Utilisant le prétexte de la lutte au « terrorisme » et aux drogues,
l’administration Obama a adopté une politique encore plus agressive que
celle de Bush pour l’Amérique du Sud. La Colombie a été un élément clé de
cette stratégie, alors que Washington a négocié secrètement une entente qui
lui donne le contrôle sur sept bases militaires du pays ainsi que l’accès à
plusieurs autres installations.
Alors que l’administration Obama a affirmé que les bases serviraient à
lutter contre le trafic de la drogue, cette entente a été critiquée par de
nombreux gouvernements de la région, y compris par le président brésilien
Luiz Inacio Lula da Silva, qui est un allié proche de Washington, mais qui
considère que les bases sont une menace à ses propres visées expansionnistes
dans la région.
Continuant son escalade d’intervention militaire américaine,
l’administration Obama a obtenu une entente avec la nouvelle présidente du
Costa Rica, Laura Chinchilla, qui permet l’envoi dans ce pays de 7000
soldats américains, de 50 navires de guerre, d’avions et d’hélicoptères de
combat, tout ceci prétendument pour lutter contre le trafic de la drogue.
Il y a aussi des ententes avec le Panama et le Pérou pour de nouvelles
bases américaines, tout comme avec le Honduras, où un coup d’Etat de droite
soutenu par les Etats-Unis a chassé le président Manuel Zelaya du pouvoir.
Finalement, Obama a confirmé la décision de George W. Bush de ressusciter
la quatrième flottille de la marine américaine, démantelée à la fin de la
Deuxième Guerre mondiale. Ceci donnera aux États-Unis la possibilité d’une
intensification importante de ses opérations militaires dans la région.

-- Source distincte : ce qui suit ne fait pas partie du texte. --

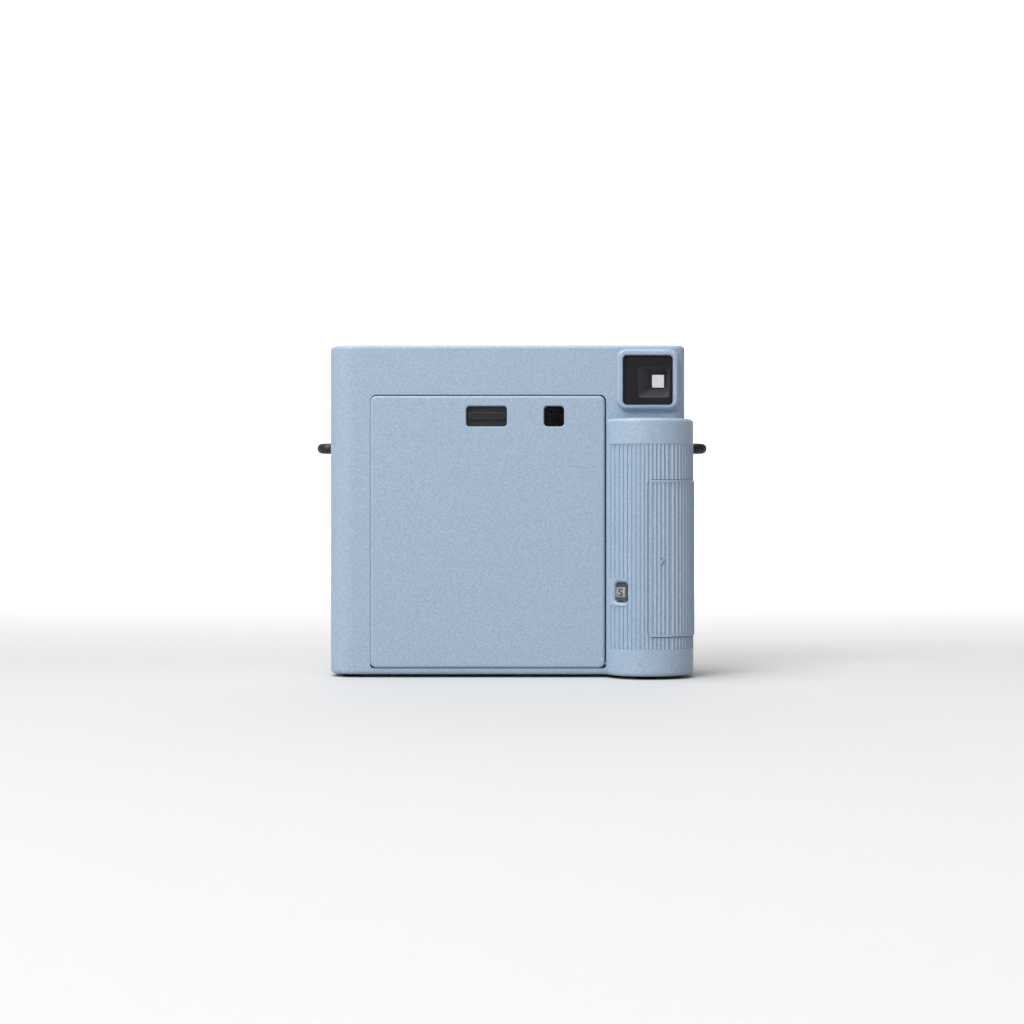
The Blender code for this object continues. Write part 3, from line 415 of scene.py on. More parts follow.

Dans un tel contexte, les tensions entre la Colombie et le Venezuela
représentent des dangers sérieux. Alors que sa puissance économique et
politique est de plus en plus défiée par ces rivaux en Chine, en Europe et
en Amérique du Sud elle-même, l’impérialisme américain cherche à obtenir les
moyens et les prétextes pour faire usage de sa supériorité militaire.